Ssh … come closer … you listening? I’m going tell you a secret … well, ok maybe secret is a bit dramatic. Let’s just say I’m going to share something with you. Yes … share. That sounds better. And more realistic … don’t want to build you all up in anticipation of a wholesome, homemade, chocolate brownie, drizzled in fresh cream and topped with strawberries and then offer you a frozen aldi cupcake!.
What I want to share with you is music. My music. The music of my book to be exact. Strange that since I’ve stated this journey I have never thought to share its music with anybody. Ever since I can remember there has been a sound track to my life. I always wished that I could be one of those people who pick a genre and followed it – people who immersed themselves in it, and knew everything about it and the people who populated its soundwaves. But, as with books, I am also a music whore. Reggae, rock, pop, jazz, classical, punk, traditional, sean-nós, opera … I have always flitted from one to the other, gleaning sounds and songs that resonated with me, never mastering any genre, merely dipping my toes into the depths of them all. My early teens were struggled through to the sound of the Hothouse Flowers, UB40, Primal Scream, Pearl Jam, Five Star, Bros, (don’t you dare judge me!), Michael Jackson, Vivaldi, Kate Bush, Tracey Chapman. My twenties shimmied along to lullabies and kids tunes, Hanson, Run DMC, Yaz, Whitney Housten, The Fugees, No Doubt, Oasis, Bob Marley, Blur. There were songs for when I danced on top of the world, and others for when I crawled in confusion at the bottom of the sea bed. Through my thirties and in to my current early forty year old state, I still love all the new stuff, but the hidden story-telling balladeer in me thrives on the likes of Mick Flannery, Tom Waits, Mick Christopher, Declan O’Rourke, Ed Sheeran, with a fistful of Florence and the Machine and London Grammar thrown in for good measure.

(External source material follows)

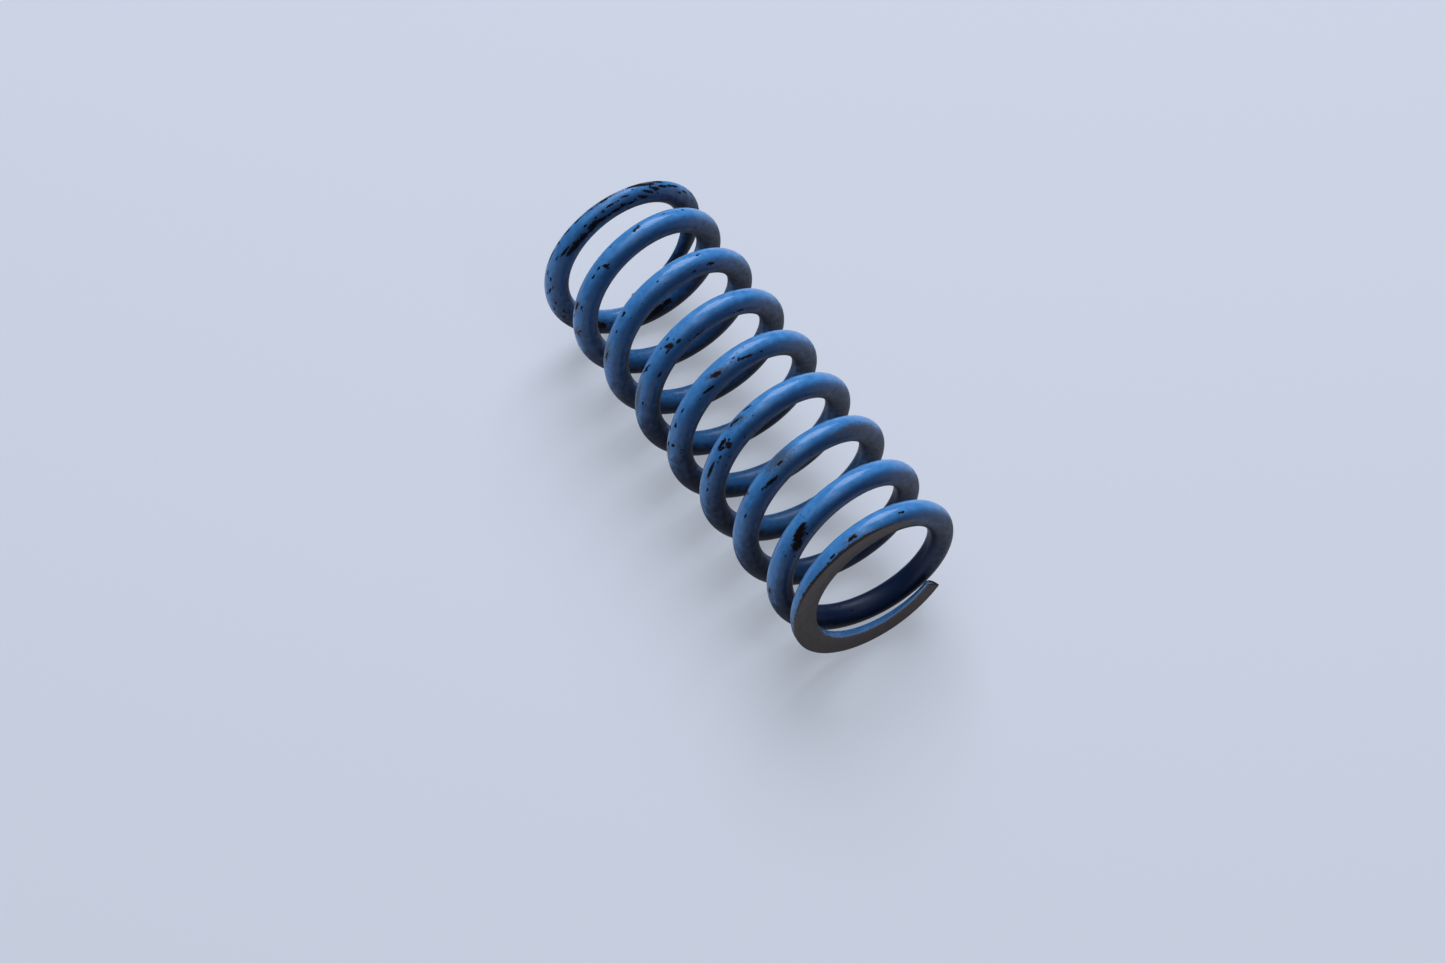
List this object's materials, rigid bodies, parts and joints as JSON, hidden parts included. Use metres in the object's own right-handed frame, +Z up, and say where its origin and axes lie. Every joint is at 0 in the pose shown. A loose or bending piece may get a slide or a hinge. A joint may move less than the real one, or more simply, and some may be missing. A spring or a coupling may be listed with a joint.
{
  "type": "coil spring",
  "caption": "Helical compression spring of blue enamelled round wire, with closed and ground ends that seat flat.",
  "frame": {"origin": "on the floor under the middle of the spring, lying on its side: the centre of the bounding box's bottom face", "axes": "+X along the coil axis towards the front ground end, the one with the blunter wire tip; +Z up, square to the coil axis; the coil axis is 15 mm above the floor"},
  "size_m": [0.0776, 0.03, 0.03],
  "materials": {
    "blue_enamel": "gloss enamel, chipped and rubbed down to bare steel on the ground faces"
  },
  "bodies": {
    "front_end": {"front_end_coil": "blue_enamel"},
    "arc_01": {"active_arc_01": "blue_enamel"},
    "arc_02": {"active_arc_02": "blue_enamel"},
    "arc_03": {"active_arc_03": "blue_enamel"},
    "arc_04": {"active_arc_04": "blue_enamel"},
    "arc_05": {"active_arc_05": "blue_enamel"},
    "arc_06": {"active_arc_06": "blue_enamel"},
    "arc_07": {"active_arc_07": "blue_enamel"},
    "arc_08": {"active_arc_08": "blue_enamel"},
    "arc_09": {"active_arc_09": "blue_enamel"},
    "arc_10": {"active_arc_10": "blue_enamel"},
    "arc_11": {"active_arc_11": "blue_enamel"},
    "arc_12": {"active_arc_12": "blue_enamel"},
    "arc_13": {"active_arc_13": "blue_enamel"},
    "arc_14": {"active_arc_14": "blue_enamel"},
    "arc_15": {"active_arc_15": "blue_enamel"},
    "arc_16": {"active_arc_16": "blue_enamel"},
    "arc_17": {"active_arc_17": "blue_enamel"},
    "arc_18": {"active_arc_18": "blue_enamel"},
    "arc_19": {"active_arc_19": "blue_enamel"},
    "arc_20": {"active_arc_20": "blue_enamel"},
    "arc_21": {"active_arc_21": "blue_enamel"},
    "arc_22": {"active_arc_22": "blue_enamel"},
    "arc_23": {"active_arc_23": "blue_enamel"},
    "arc_24": {"active_arc_24": "blue_enamel"},
    "arc_25": {"active_arc_25": "blue_enamel"},
    "arc_26": {"active_arc_26": "blue_enamel"},
    "arc_27": {"active_arc_27": "blue_enamel"},
    "rear_end": {"rear_end_coil": "blue_enamel"}
  },
  "joints": [
    {"name": "compression", "type": "slide", "parent": "front_end", "child": "rear_end", "axis": [1, 0, 0], "range_m": [0, 0.0398], "stiffness_N_per_m": 20050},
    {"name": "arc_01_travel", "type": "slide", "parent": "front_end", "child": "arc_01", "axis": [1, 0, 0], "range_m": [0, 0.00142]},
    {"name": "arc_02_travel", "type": "slide", "parent": "arc_01", "child": "arc_02", "axis": [1, 0, 0], "range_m": [0, 0.00142]},
    {"name": "arc_03_travel", "type": "slide", "parent": "arc_02", "child": "arc_03", "axis": [1, 0, 0], "range_m": [0, 0.00142]},
    {"name": "arc_04_travel", "type": "slide", "parent": "arc_03", "child": "arc_04", "axis": [1, 0, 0], "range_m": [0, 0.00142]},
    {"name": "arc_05_travel", "type": "slide", "parent": "arc_04", "child": "arc_05", "axis": [1, 0, 0], "range_m": [0, 0.00142]},
    {"name": "arc_06_travel", "type": "slide", "parent": "arc_05", "child": "arc_06", "axis": [1, 0, 0], "range_m": [0, 0.00142]},
    {"name": "arc_07_travel", "type": "slide", "parent": "arc_06", "child": "arc_07", "axis": [1, 0, 0], "range_m": [0, 0.00142]},
    {"name": "arc_08_travel", "type": "slide", "parent": "arc_07", "child": "arc_08", "axis": [1, 0, 0], "range_m": [0, 0.00142]},
    {"name": "arc_09_travel", "type": "slide", "parent": "arc_08", "child": "arc_09", "axis": [1, 0, 0], "range_m": [0, 0.00142]},
    {"name": "arc_10_travel", "type": "slide", "parent": "arc_09", "child": "arc_10", "axis": [1, 0, 0], "range_m": [0, 0.00142]},
    {"name": "arc_11_travel", "type": "slide", "parent": "arc_10", "child": "arc_11", "axis": [1, 0, 0], "range_m": [0, 0.00142]},
    {"name": "arc_12_travel", "type": "slide", "parent": "arc_11", "child": "arc_12", "axis": [1, 0, 0], "range_m": [0, 0.00142]},
    {"name": "arc_13_travel", "type": "slide", "parent": "arc_12", "child": "arc_13", "axis": [1, 0, 0], "range_m": [0, 0.00142]},
    {"name": "arc_14_travel", "type": "slide", "parent": "arc_13", "child": "arc_14", "axis": [1, 0, 0], "range_m": [0, 0.00142]},
    {"name": "arc_15_travel", "type": "slide", "parent": "arc_14", "child": "arc_15", "axis": [1, 0, 0], "range_m": [0, 0.00142]},
    {"name": "arc_16_travel", "type": "slide", "parent": "arc_15", "child": "arc_16", "axis": [1, 0, 0], "range_m": [0, 0.00142]},
    {"name": "arc_17_travel", "type": "slide", "parent": "arc_16", "child": "arc_17", "axis": [1, 0, 0], "range_m": [0, 0.00142]},
    {"name": "arc_18_travel", "type": "slide", "parent": "arc_17", "child": "arc_18", "axis": [1, 0, 0], "range_m": [0, 0.00142]},
    {"name": "arc_19_travel", "type": "slide", "parent": "arc_18", "child": "arc_19", "axis": [1, 0, 0], "range_m": [0, 0.00142]},
    {"name": "arc_20_travel", "type": "slide", "parent": "arc_19", "child": "arc_20", "axis": [1, 0, 0], "range_m": [0, 0.00142]},
    {"name": "arc_21_travel", "type": "slide", "parent": "arc_20", "child": "arc_21", "axis": [1, 0, 0], "range_m": [0, 0.00142]},
    {"name": "arc_22_travel", "type": "slide", "parent": "arc_21", "child": "arc_22", "axis": [1, 0, 0], "range_m": [0, 0.00142]},
    {"name": "arc_23_travel", "type": "slide", "parent": "arc_22", "child": "arc_23", "axis": [1, 0, 0], "range_m": [0, 0.00142]},
    {"name": "arc_24_travel", "type": "slide", "parent": "arc_23", "child": "arc_24", "axis": [1, 0, 0], "range_m": [0, 0.00142]},
    {"name": "arc_25_travel", "type": "slide", "parent": "arc_24", "child": "arc_25", "axis": [1, 0, 0], "range_m": [0, 0.00142]},
    {"name": "arc_26_travel", "type": "slide", "parent": "arc_25", "child": "arc_26", "axis": [1, 0, 0], "range_m": [0, 0.00142]},
    {"name": "arc_27_travel", "type": "slide", "parent": "arc_26", "child": "arc_27", "axis": [1, 0, 0], "range_m": [0, 0.00142]}
  ],
  "couplings": [
    {"joint": "arc_01_travel", "follows": "compression", "ratio": 0.035714},
    {"joint": "arc_02_travel", "follows": "compression", "ratio": 0.035714},
    {"joint": "arc_03_travel", "follows": "compression", "ratio": 0.035714},
    {"joint": "arc_04_travel", "follows": "compression", "ratio": 0.035714},
    {"joint": "arc_05_travel", "follows": "compression", "ratio": 0.035714},
    {"joint": "arc_06_travel", "follows": "compression", "ratio": 0.035714},
    {"joint": "arc_07_travel", "follows": "compression", "ratio": 0.035714},
    {"joint": "arc_08_travel", "follows": "compression", "ratio": 0.035714},
    {"joint": "arc_09_travel", "follows": "compression", "ratio": 0.035714},
    {"joint": "arc_10_travel", "follows": "compression", "ratio": 0.035714},
    {"joint": "arc_11_travel", "follows": "compression", "ratio": 0.035714},
    {"joint": "arc_12_travel", "follows": "compression", "ratio": 0.035714},
    {"joint": "arc_13_travel", "follows": "compression", "ratio": 0.035714},
    {"joint": "arc_14_travel", "follows": "compression", "ratio": 0.035714},
    {"joint": "arc_15_travel", "follows": "compression", "ratio": 0.035714},
    {"joint": "arc_16_travel", "follows": "compression", "ratio": 0.035714},
    {"joint": "arc_17_travel", "follows": "compression", "ratio": 0.035714},
    {"joint": "arc_18_travel", "follows": "compression", "ratio": 0.035714},
    {"joint": "arc_19_travel", "follows": "compression", "ratio": 0.035714},
    {"joint": "arc_20_travel", "follows": "compression", "ratio": 0.035714},
    {"joint": "arc_21_travel", "follows": "compression", "ratio": 0.035714},
    {"joint": "arc_22_travel", "follows": "compression", "ratio": 0.035714},
    {"joint": "arc_23_travel", "follows": "compression", "ratio": 0.035714},
    {"joint": "arc_24_travel", "follows": "compression", "ratio": 0.035714},
    {"joint": "arc_25_travel", "follows": "compression", "ratio": 0.035714},
    {"joint": "arc_26_travel", "follows": "compression", "ratio": 0.035714},
    {"joint": "arc_27_travel", "follows": "compression", "ratio": 0.035714}
  ]
}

But if you were to ask me what do I return to most, what calls me back most often, I would have to say instrumentals. There is something about listening to a song with no lyrics that, for me, makes the possibilities endless. The feelings and emotions they stir up, are your own. It is how you interpret them, and no one else, that gives them their meaning. The music draws you in because it reflects, somehow, the way you are feeling. The Mission soundtrack and The Big Blue were my background noise for so many years – think I might have a melancholic soul because it’s always the slow ones I’m magnetised to (note: don’t ask me to sing at a party or I may reduce the entire crowd to tears with a devastating Janis Ian number!).

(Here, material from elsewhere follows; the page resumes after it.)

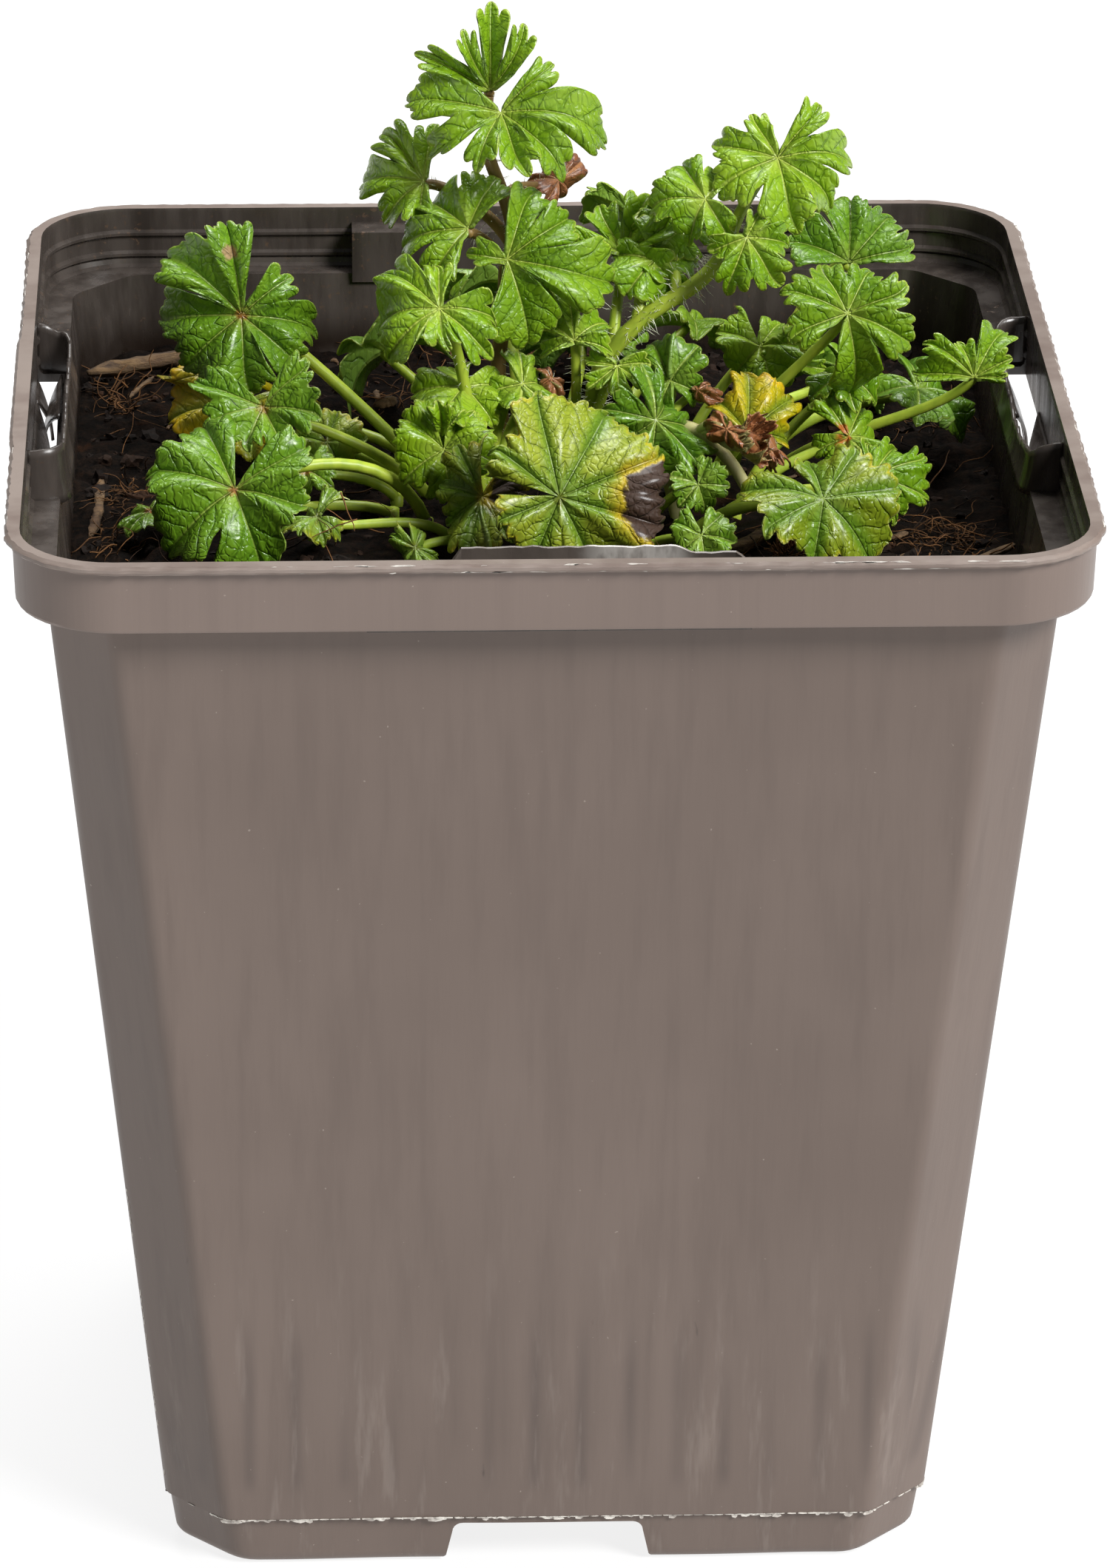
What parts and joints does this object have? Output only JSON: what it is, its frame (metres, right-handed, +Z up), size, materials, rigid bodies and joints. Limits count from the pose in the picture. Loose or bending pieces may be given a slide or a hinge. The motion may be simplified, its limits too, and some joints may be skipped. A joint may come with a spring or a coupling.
{
  "type": "potted mallow plant",
  "caption": "Young leafy musk mallow without flowers in a square tapered plastic nursery pot filled with dark compost.",
  "frame": {"origin": "middle of the pot's footprint, on the surface that the feet stand on", "axes": "+Z up through the plant, -Y towards the side shown to the front, +X to the right as seen from the front"},
  "size_m": [0.11, 0.11, 0.1567],
  "materials": {
    "pot_plastic": "taupe-grey thermoformed plastic, satin, faint vertical streaks and pale scuffs",
    "compost": "moist dark peat-like compost with bark fibres",
    "leaf_green": "glossy mid-green living leaf, veined, on a pale green stalk",
    "leaf_lime": "young light green leaf on a hairy yellow-green stem",
    "leaf_dark": "glossy dark green living leaf, veined",
    "leaf_yellow": "yellowing leaf with green left near the ribs",
    "leaf_olive": "ageing yellow-green leaf with a yellow edge",
    "leaf_brown": "dry brown curled leaf"
  },
  "bodies": {
    "root": {"pot": "pot_plastic", "compost": "compost", "stem_tall": "leaf_green", "stem_hairy": "leaf_lime", "shoot_right_high": "leaf_green", "shoot_right_back": "leaf_dark", "shoot_right_far": "leaf_green", "shoot_right_shade": "leaf_dark", "shoot_inner_right": "leaf_green", "shoot_right_low": "leaf_green", "leaf_right_spotted": "leaf_green", "leaf_right_corner": "leaf_green", "leaf_right_front": "leaf_olive", "leaf_yellow_right": "leaf_yellow", "leaf_dead_right": "leaf_brown", "leaf_front_round": "leaf_olive", "leaf_front_holed": "leaf_olive", "leaf_front_inner": "leaf_dark", "leaf_front_dark": "leaf_dark", "leaf_front_low": "leaf_dark", "shoot_middle": "leaf_lime", "bud_middle": "leaf_lime", "leaf_left_upper": "leaf_dark", "leaf_left_curled": "leaf_dark", "leaf_left_yellow": "leaf_yellow", "leaf_left_olive": "leaf_olive", "leaf_left_front": "leaf_dark", "leaf_left_edge": "leaf_dark", "leaf_left_small": "leaf_dark", "leaf_left_low": "leaf_yellow", "leaf_fallen_small": "leaf_yellow", "leaf_back_left": "leaf_green", "leaf_back_middle": "leaf_green", "leaf_back_low": "leaf_dark", "leaf_back_right": "leaf_lime", "leaf_back_corner": "leaf_dark"}
  },
  "joints": []
}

So (I’m getting to the sharing bit … I promise) when I first sat down to write I searched the interweb for songs to boost creativity (It is bloody amazing what shite you can find with a single click of a mouse!). I listened to native american-indian nature sounds, to binaural beats, the “Most relaxing sounds in the world – Ever”, whales mating, birds chirping, rainfall, sounds of the sea … but none of them worked and only served to annoy me. Then my beautiful first born intoduced me to Ludovico Einaudi’s song Le Onde and suddenly I had found my sound. Ever since then, when sitting down to write this is the music I play (no, not just the one song, smartarse! All of them!). This music is the sound I had been looking for. It is the sound and rhythm of the story I am telling. I see my story in pictures before the words come, like a movie reel playing in my head and Einaudi’s songs slot in at different times for different people and places.

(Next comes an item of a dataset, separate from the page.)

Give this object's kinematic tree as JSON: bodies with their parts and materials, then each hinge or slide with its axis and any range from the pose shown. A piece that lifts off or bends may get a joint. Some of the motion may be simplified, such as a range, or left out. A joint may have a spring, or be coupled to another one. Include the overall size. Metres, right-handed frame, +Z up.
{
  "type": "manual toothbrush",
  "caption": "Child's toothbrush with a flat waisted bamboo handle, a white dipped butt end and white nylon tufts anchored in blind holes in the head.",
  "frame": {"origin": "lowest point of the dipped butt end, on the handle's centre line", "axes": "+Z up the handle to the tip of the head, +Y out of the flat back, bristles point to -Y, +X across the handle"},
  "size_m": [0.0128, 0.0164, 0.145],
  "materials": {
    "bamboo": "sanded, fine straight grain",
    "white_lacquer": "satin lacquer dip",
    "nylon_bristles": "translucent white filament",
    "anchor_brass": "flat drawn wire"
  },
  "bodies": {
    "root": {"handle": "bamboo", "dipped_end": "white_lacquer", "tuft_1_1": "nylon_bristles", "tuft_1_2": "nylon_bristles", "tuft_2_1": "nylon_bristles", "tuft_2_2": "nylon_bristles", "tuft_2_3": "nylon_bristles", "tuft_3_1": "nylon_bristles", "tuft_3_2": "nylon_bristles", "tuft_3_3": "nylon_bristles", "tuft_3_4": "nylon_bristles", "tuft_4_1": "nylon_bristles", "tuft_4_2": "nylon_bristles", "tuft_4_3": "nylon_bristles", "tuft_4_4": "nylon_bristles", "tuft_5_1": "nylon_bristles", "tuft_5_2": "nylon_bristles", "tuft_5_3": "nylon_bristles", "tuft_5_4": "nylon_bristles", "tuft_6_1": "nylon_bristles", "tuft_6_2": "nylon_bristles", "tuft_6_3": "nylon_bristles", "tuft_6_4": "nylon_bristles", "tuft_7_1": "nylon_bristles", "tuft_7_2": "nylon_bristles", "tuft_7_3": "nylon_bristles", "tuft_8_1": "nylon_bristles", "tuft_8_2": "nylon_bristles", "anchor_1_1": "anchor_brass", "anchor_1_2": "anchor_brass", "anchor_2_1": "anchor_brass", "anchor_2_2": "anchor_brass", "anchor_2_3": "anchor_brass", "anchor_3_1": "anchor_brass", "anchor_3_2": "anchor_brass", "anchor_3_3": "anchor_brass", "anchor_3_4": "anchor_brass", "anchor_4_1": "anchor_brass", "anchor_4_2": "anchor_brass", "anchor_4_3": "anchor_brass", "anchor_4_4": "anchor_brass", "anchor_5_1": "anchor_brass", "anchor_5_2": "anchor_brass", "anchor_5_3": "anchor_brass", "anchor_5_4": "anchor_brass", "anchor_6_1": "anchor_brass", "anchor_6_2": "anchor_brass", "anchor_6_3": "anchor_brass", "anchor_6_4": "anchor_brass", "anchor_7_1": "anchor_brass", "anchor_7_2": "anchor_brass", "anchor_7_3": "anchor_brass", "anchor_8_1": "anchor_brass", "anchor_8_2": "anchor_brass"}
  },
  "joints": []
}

This one, the one I’m sharing here, is the tone of my main protagonist, Kate. When I see her, when we meet at the computer and figure out where she is going next, the notes of this song float in the ether between us. This song, for me, defines what she has been through and where she is going. I don’t know if she is going to make it out the other end of the book, don’t know if it’s going to pan out like she desperately wants it to, and I feel this in the music.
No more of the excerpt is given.